Two series later, Tigers quarterback Jordan Jefferson (15-of-21, 151 yards, 2 TD, INT) attacked Boston on a post route for a 51-yard touchdown pass to Rueben Randle. But as it turns out, North Carolina was a man short in the back seven on that particular play.

"We had one linebacker who wasn't on the field," Boston said. "Only 10 people on the field. I'm trying to communicate to the safety, and the safety is trying to get another linebacker on the field. We didn't get the communication and they went deep ball. But it's alright – that happens. It just matters how you handle it the next series."

The Tar Heels not only handled the next series, they handled the entire second half. The Tigers were held scoreless and managed just 118 total yards – 52 through the air – after intermission.

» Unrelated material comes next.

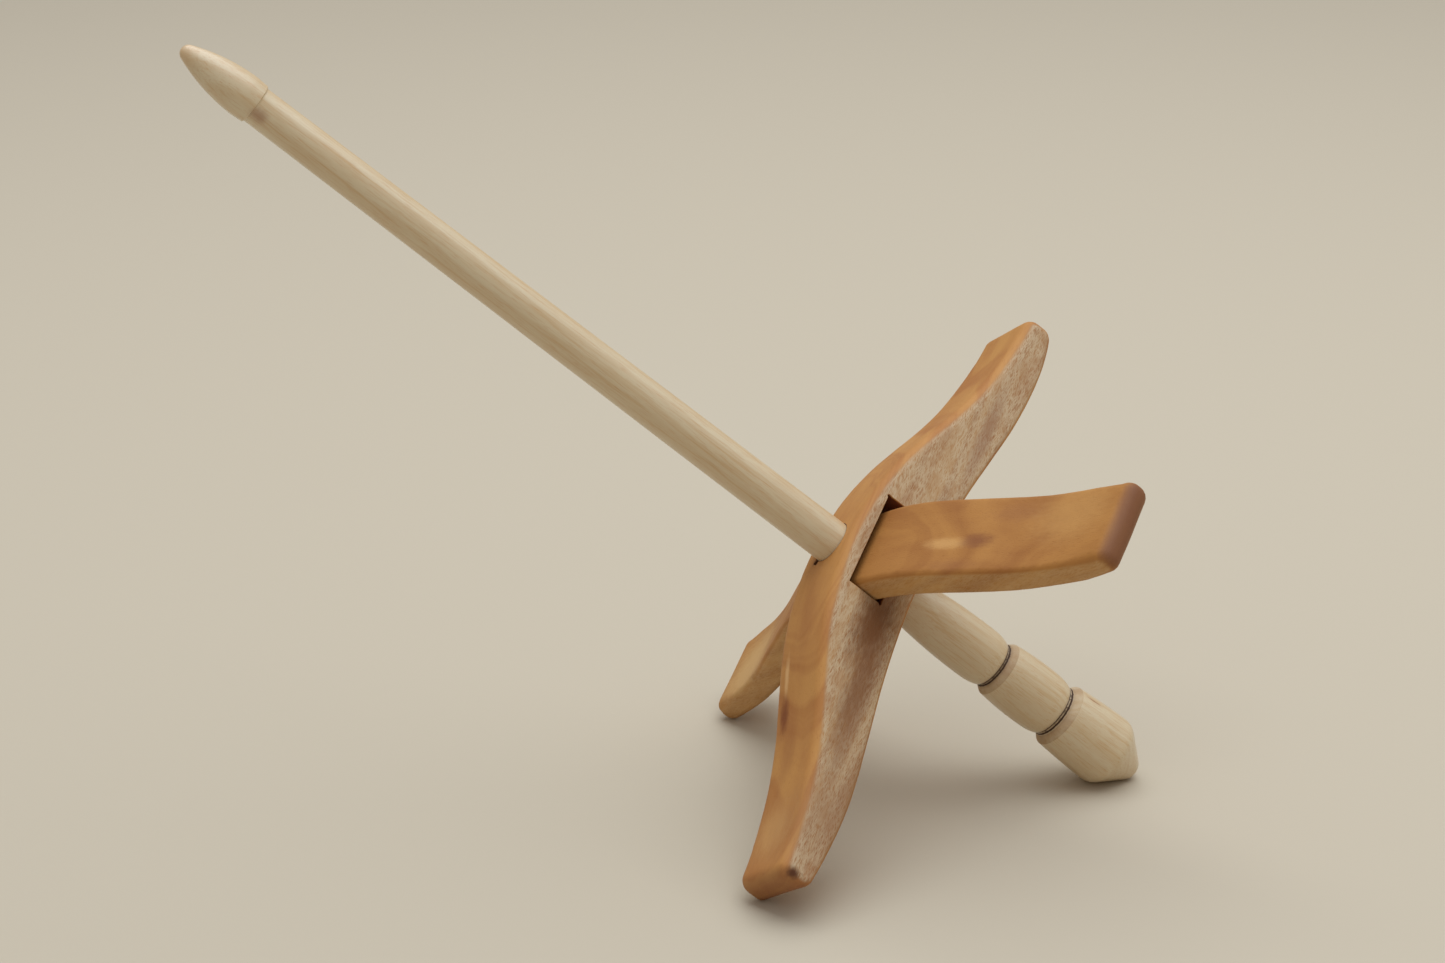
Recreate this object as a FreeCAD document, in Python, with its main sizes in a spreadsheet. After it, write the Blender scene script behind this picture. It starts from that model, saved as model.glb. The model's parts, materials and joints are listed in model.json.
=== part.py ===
import FreeCAD, Part
import math
import os
import Sketcher

# A Turkish drop spindle at rest on a table, in millimetres, +Z up.
#
# Each piece is modelled about the crossing, the point of the shaft's axis where the two arms cross:
# local Z is the shaft's axis, towards the bulb, and an arm's length lies along local X. The three
# pieces are then placed as the spindle lies: on the shaft's cone end and on one tip of each arm.

DIMENSIONS = [
    # shaft: heights are measured from the crossing along the axis, upwards
    ("tip_height", 147.4, "top of the bulb"),
    ("tip_radius", 1.3, "blunt end of the bulb"),
    ("tip_cap", 0.75, "how far the blunt end is domed"),
    ("bulb_radius", 3.75, "fullest part of the bulb"),
    ("bulb_length", 15.0, "from the tip to the hitch notch"),
    ("bulb_full_below_tip", 12.6, "fullest part, measured down from the tip"),
    ("bulb_bow_radius", 55.0, "bow of the bulb's side"),
    ("bulb_foot_step", 0.14, "how much the bulb's foot draws in before the notch"),
    ("neck_radius", 3.27, "hitch notch under the bulb"),
    ("waist_height", 40.0, "where the upper taper ends"),
    ("waist_radius", 3.8, "shaft at the waist"),
    ("seat_height", 8.0, "top of the land that carries the arms"),
    ("seat_radius", 3.95, "land that carries the arms"),
    ("swell_depth", 9.0, "where the swell starts, below the arms"),
    ("swell_bow_radius", 118.0, "bow of the swell"),
    ("barrel_rounding", 9.0, "radius that ends each barrel"),
    ("first_depth", 28.3, "full end of the first barrel"),
    ("first_radius", 5.18, "first barrel"),
    ("ring_one_depth", 31.7, "first burned ring"),
    ("ring_one_radius", 4.6, "shaft at the first ring"),
    ("collar_length", 1.1, "flare under a ring"),
    ("collar_flare", 0.8, "how much a collar gains in radius"),
    ("second_depth", 43.2, "full end of the second barrel"),
    ("second_radius", 5.75, "full end of the second barrel"),
    ("second_bow_radius", 62.0, "bow of the second barrel"),
    ("ring_two_depth", 46.6, "second burned ring"),
    ("ring_two_radius", 5.15, "shaft at the second ring"),
    ("third_flare", 1.05, "how much the second collar gains in radius"),
    ("third_depth", 58.6, "full end of the third barrel"),
    ("third_radius", 6.74, "third barrel"),
    ("third_bow_radius", 160.0, "bow of the third barrel"),
    ("nose_depth", 61.0, "where the end cone starts"),
    ("nose_radius", 5.98, "wide end of the end cone"),
    ("nose_rounding", 3.4, "radius between barrel and cone"),
    ("cone_depth", 65.9, "narrow end of the end cone"),
    ("cone_radius", 2.1, "narrow end of the end cone"),
    ("end_cap", 0.8, "how far the shaft's end is domed"),
    ("ring_width", 0.85, "burned groove"),
    ("ring_depth", 0.32, "burned groove"),
    # outer arm
    ("outer_half_length", 62.5, "crossing to tip"),
    ("outer_width", 15.0, "across the arm"),
    ("outer_top", 6.75, "top of the crown above the crossing"),
    ("outer_top_radius", 66.9, "crown, top side"),
    ("outer_top_ramp", 24.8, "crown ends, top side"),
    ("outer_top_turn", 32.2, "sweep starts, top side"),
    ("outer_top_sweep", 87.6, "sweep radius, top side"),
    ("outer_bottom", -9.16, "underside of the crown"),
    ("outer_bottom_radius", 157.7, "crown, underside"),
    ("outer_bottom_ramp", 26.9, "crown ends, underside"),
    ("outer_bottom_turn", 36.0, "sweep starts, underside"),
    ("outer_bottom_sweep", 78.0, "sweep radius, underside"),
    ("outer_tip_rounding", 2.4, "corner of the tip"),
    ("slot_length", 19.3, "along the outer arm"),
    ("slot_height", 7.2, "centred on the crossing"),
    ("slot_offset", 0.73, "slot's middle from the crossing, towards the raised tip"),
    # inner arm
    ("inner_half_length", 58.25, "crossing to tip"),
    ("inner_width", 17.2, "across the arm"),
    ("inner_top", 3.0, "top of the crown above the crossing"),
    ("inner_top_radius", 62.3, "crown, top side"),
    ("inner_top_ramp", 22.9, "crown ends, top side"),
    ("inner_top_turn", 34.7, "sweep starts, top side"),
    ("inner_top_sweep", 80.5, "sweep radius, top side"),
    ("inner_bottom", -2.67, "underside of the crown"),
    ("inner_bottom_radius", 50.8, "crown, underside"),
    ("inner_bottom_ramp", 18.0, "crown ends, underside"),
    ("inner_bottom_turn", 29.6, "sweep starts, underside"),
    ("inner_bottom_sweep", 96.3, "sweep radius, underside"),
    ("inner_tip_rounding", 1.9, "corner of the tip"),
    ("inner_rock", 1.6, "degrees that the loose inner arm rocks in its slot"),
    # both arms
    ("arm_edge_rounding", 1.4, "hand-sanded long edges"),
    ("outer_bore_radius", 4.03, "hole that fits the shaft's land"),
    ("inner_bore_radius", 4.15, "hole drilled one size larger"),
]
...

"We settled down," said Robinson, who tied for the team lead with eight tackles. "In the first quarter, you get your feet wet and you realize that you can play. We can play. We're here, we can play. So we settled down and we played good ball."

Boston appeared to age as the second half moved along, tallying three tackles, one interception and one pass breakup, while forcing two fumbles. The last one occurred on LSU's final drive as the Tigers were attempting to run out the clock.

"The kid's a baller – a playmaker," Robinson said. "Actually after that touchdown – there was confusion in the secondary – but I told him, ‘Just calm down, settle down, because you're going to make a play because all training camp, all you've been doing is making plays.' And he told me, ‘I got you, big bro, I got you.'"

There's no doubt that North Carolina would benefit tremendously if the starting quartet returned to the playing field next Saturday against Georgia Tech, but the Tar Heels are now better prepared in case that possibility doesn't come to fruition. Credit that development to this staff's ability to recruit talent and coach it up.

"At first, I thought we could do it, but now, I know we can do it," Robinson said. "We have players in the secondary and we have a great coaching staff, so I feel like we can go and play with the best."